--- YOUR TASK ---
Take the data below and extract the lines from the one with "make_boards()" to the one with "STUDIO_FADE = (-0.20, 1.00)", inclusive, exactly as written.

--- DATA BLOCK ---

________________________________________

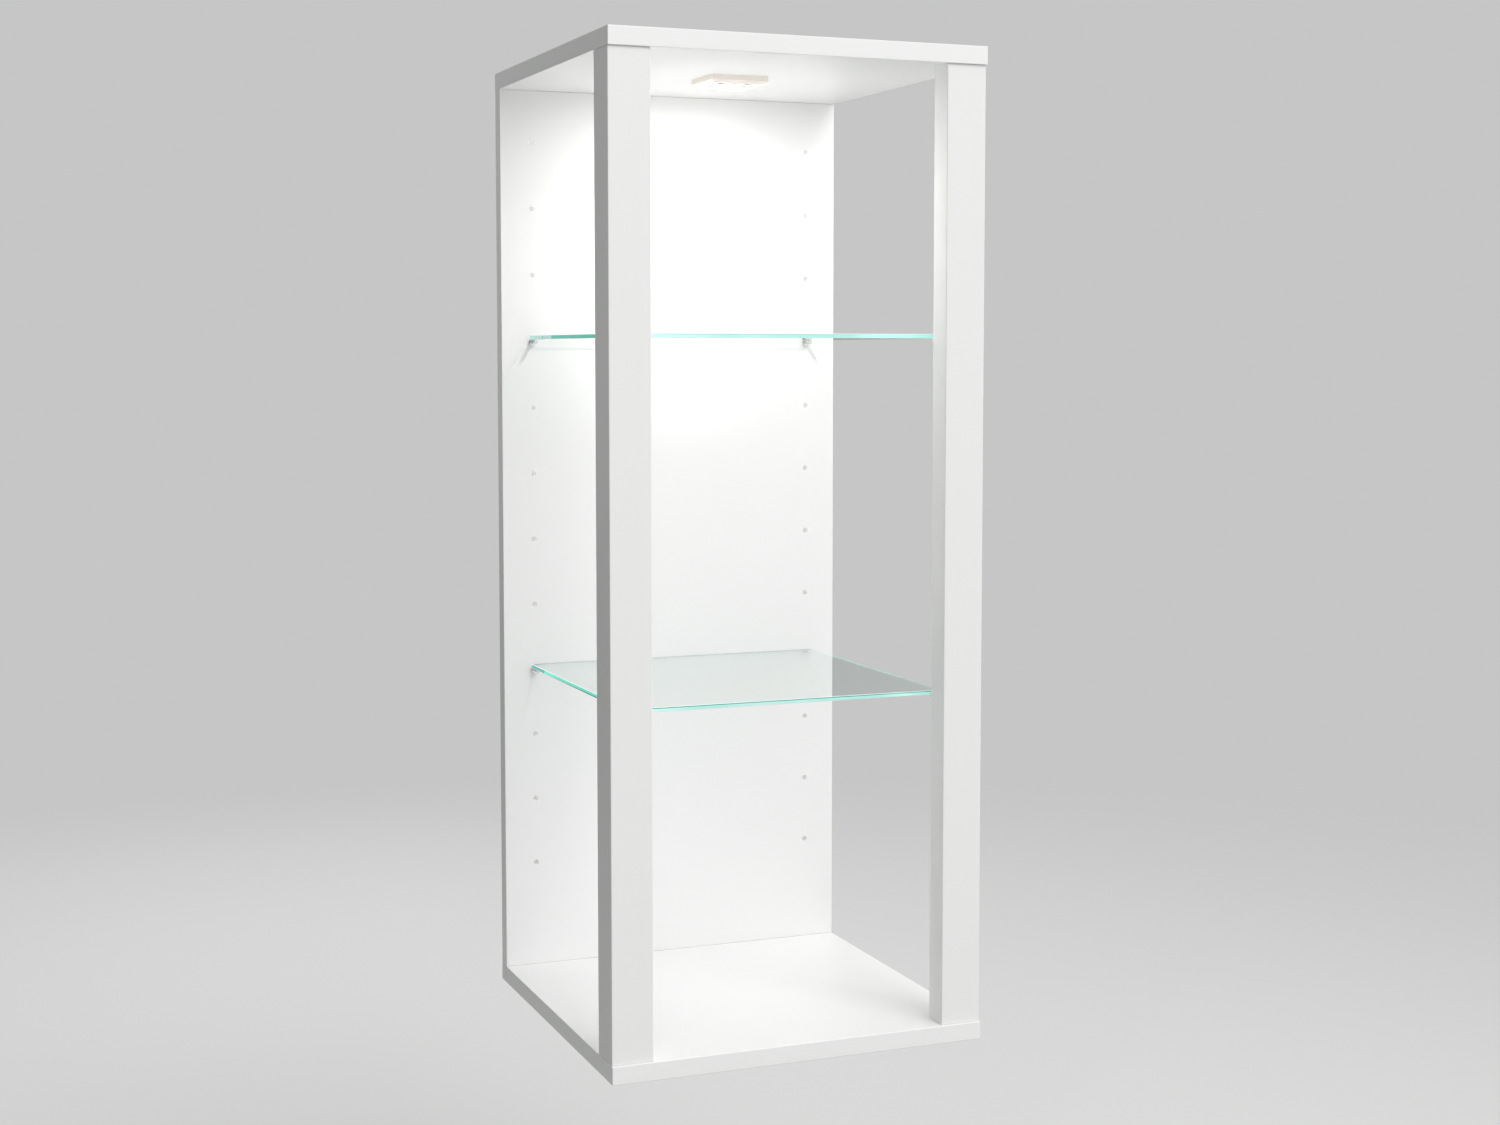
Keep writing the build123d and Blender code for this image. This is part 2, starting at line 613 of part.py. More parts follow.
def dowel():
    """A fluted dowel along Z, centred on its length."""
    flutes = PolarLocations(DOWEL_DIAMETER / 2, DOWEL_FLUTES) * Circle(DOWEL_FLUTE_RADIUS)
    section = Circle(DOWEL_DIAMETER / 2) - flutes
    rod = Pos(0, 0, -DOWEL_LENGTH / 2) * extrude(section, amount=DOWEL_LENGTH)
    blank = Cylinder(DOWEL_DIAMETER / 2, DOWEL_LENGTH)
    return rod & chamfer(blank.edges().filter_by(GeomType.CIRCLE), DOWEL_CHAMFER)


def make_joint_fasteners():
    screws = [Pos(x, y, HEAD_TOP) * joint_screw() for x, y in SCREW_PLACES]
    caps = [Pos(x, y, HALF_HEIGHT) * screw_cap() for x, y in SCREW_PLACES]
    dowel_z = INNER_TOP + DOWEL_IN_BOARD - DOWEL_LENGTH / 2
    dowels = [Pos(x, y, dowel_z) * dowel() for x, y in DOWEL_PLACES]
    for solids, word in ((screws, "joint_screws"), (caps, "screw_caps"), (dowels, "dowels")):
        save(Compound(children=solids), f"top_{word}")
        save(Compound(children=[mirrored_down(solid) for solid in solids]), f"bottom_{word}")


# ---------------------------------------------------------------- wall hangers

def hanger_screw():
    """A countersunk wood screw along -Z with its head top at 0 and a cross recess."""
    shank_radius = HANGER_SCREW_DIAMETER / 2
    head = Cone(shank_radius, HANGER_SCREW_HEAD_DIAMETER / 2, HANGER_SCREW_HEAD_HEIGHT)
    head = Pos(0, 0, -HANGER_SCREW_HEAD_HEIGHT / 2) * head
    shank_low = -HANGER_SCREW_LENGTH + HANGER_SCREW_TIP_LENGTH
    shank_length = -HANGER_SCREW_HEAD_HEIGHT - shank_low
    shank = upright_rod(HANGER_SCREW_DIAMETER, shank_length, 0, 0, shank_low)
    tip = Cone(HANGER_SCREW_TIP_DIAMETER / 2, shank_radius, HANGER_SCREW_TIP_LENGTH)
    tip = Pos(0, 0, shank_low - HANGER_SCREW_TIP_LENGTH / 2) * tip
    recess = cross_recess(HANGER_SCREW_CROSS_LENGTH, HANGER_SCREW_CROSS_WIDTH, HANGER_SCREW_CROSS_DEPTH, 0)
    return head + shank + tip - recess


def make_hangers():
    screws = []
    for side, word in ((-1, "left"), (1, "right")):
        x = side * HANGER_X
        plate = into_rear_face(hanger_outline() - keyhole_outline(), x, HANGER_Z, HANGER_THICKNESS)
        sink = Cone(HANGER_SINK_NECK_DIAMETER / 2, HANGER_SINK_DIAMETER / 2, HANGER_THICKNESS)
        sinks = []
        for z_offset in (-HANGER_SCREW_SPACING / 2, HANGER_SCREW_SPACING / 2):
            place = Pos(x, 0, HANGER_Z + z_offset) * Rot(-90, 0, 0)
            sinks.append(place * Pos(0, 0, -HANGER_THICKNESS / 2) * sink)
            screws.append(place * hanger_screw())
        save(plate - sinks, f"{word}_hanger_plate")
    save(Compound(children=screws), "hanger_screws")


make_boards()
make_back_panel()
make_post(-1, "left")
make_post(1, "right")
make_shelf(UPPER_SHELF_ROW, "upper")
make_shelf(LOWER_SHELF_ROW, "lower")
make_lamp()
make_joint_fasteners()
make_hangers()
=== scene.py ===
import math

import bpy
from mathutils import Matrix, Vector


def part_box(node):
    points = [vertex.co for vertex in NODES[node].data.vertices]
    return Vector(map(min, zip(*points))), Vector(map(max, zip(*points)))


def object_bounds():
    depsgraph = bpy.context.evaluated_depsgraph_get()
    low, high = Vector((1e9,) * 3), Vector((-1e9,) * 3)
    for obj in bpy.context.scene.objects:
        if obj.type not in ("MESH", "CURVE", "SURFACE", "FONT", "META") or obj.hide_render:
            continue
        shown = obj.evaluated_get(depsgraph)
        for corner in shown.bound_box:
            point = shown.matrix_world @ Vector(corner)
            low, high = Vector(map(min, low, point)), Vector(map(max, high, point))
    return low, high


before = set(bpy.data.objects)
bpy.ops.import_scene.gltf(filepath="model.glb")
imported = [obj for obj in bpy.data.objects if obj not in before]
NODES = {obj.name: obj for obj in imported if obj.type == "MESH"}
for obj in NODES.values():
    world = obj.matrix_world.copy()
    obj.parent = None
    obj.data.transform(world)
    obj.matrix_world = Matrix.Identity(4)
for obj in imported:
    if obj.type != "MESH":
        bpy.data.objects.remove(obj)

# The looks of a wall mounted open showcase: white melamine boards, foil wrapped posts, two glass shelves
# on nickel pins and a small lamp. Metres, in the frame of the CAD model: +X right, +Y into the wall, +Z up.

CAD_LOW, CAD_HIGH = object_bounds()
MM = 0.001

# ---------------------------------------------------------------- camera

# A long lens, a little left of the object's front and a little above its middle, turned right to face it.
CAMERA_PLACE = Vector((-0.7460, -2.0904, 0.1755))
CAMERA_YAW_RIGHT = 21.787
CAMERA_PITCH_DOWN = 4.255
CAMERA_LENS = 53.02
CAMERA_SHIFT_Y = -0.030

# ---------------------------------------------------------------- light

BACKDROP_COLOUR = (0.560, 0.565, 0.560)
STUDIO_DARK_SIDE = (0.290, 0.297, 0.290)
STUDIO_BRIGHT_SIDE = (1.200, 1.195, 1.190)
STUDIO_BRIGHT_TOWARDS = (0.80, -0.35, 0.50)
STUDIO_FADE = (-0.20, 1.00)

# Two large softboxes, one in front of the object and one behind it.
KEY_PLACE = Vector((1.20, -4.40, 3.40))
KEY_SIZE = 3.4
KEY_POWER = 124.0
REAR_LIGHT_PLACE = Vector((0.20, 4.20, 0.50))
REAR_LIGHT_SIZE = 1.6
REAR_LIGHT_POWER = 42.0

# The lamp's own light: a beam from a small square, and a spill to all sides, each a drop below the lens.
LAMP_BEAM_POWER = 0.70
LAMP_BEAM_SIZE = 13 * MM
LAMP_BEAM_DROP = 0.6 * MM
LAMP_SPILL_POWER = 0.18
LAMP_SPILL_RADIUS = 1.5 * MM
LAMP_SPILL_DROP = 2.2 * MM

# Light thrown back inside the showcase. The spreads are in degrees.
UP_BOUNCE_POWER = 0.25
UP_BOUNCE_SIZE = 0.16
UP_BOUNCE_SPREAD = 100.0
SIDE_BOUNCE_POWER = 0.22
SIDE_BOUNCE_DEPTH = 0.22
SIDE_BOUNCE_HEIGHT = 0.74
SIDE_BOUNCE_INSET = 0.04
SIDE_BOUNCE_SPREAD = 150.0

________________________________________

--- THE COMPLETED TASK ---
make_boards()
make_back_panel()
make_post(-1, "left")
make_post(1, "right")
make_shelf(UPPER_SHELF_ROW, "upper")
make_shelf(LOWER_SHELF_ROW, "lower")
make_lamp()
make_joint_fasteners()
make_hangers()
=== scene.py ===
import math

import bpy
from mathutils import Matrix, Vector


def part_box(node):
    points = [vertex.co for vertex in NODES[node].data.vertices]
    return Vector(map(min, zip(*points))), Vector(map(max, zip(*points)))


def object_bounds():
    depsgraph = bpy.context.evaluated_depsgraph_get()
    low, high = Vector((1e9,) * 3), Vector((-1e9,) * 3)
    for obj in bpy.context.scene.objects:
        if obj.type not in ("MESH", "CURVE", "SURFACE", "FONT", "META") or obj.hide_render:
            continue
        shown = obj.evaluated_get(depsgraph)
        for corner in shown.bound_box:
            point = shown.matrix_world @ Vector(corner)
            low, high = Vector(map(min, low, point)), Vector(map(max, high, point))
    return low, high


before = set(bpy.data.objects)
bpy.ops.import_scene.gltf(filepath="model.glb")
imported = [obj for obj in bpy.data.objects if obj not in before]
NODES = {obj.name: obj for obj in imported if obj.type == "MESH"}
for obj in NODES.values():
    world = obj.matrix_world.copy()
    obj.parent = None
    obj.data.transform(world)
    obj.matrix_world = Matrix.Identity(4)
for obj in imported:
    if obj.type != "MESH":
        bpy.data.objects.remove(obj)

# The looks of a wall mounted open showcase: white melamine boards, foil wrapped posts, two glass shelves
# on nickel pins and a small lamp. Metres, in the frame of the CAD model: +X right, +Y into the wall, +Z up.

CAD_LOW, CAD_HIGH = object_bounds()
MM = 0.001

# ---------------------------------------------------------------- camera

# A long lens, a little left of the object's front and a little above its middle, turned right to face it.
CAMERA_PLACE = Vector((-0.7460, -2.0904, 0.1755))
CAMERA_YAW_RIGHT = 21.787
CAMERA_PITCH_DOWN = 4.255
CAMERA_LENS = 53.02
CAMERA_SHIFT_Y = -0.030

# ---------------------------------------------------------------- light

BACKDROP_COLOUR = (0.560, 0.565, 0.560)
STUDIO_DARK_SIDE = (0.290, 0.297, 0.290)
STUDIO_BRIGHT_SIDE = (1.200, 1.195, 1.190)
STUDIO_BRIGHT_TOWARDS = (0.80, -0.35, 0.50)
STUDIO_FADE = (-0.20, 1.00)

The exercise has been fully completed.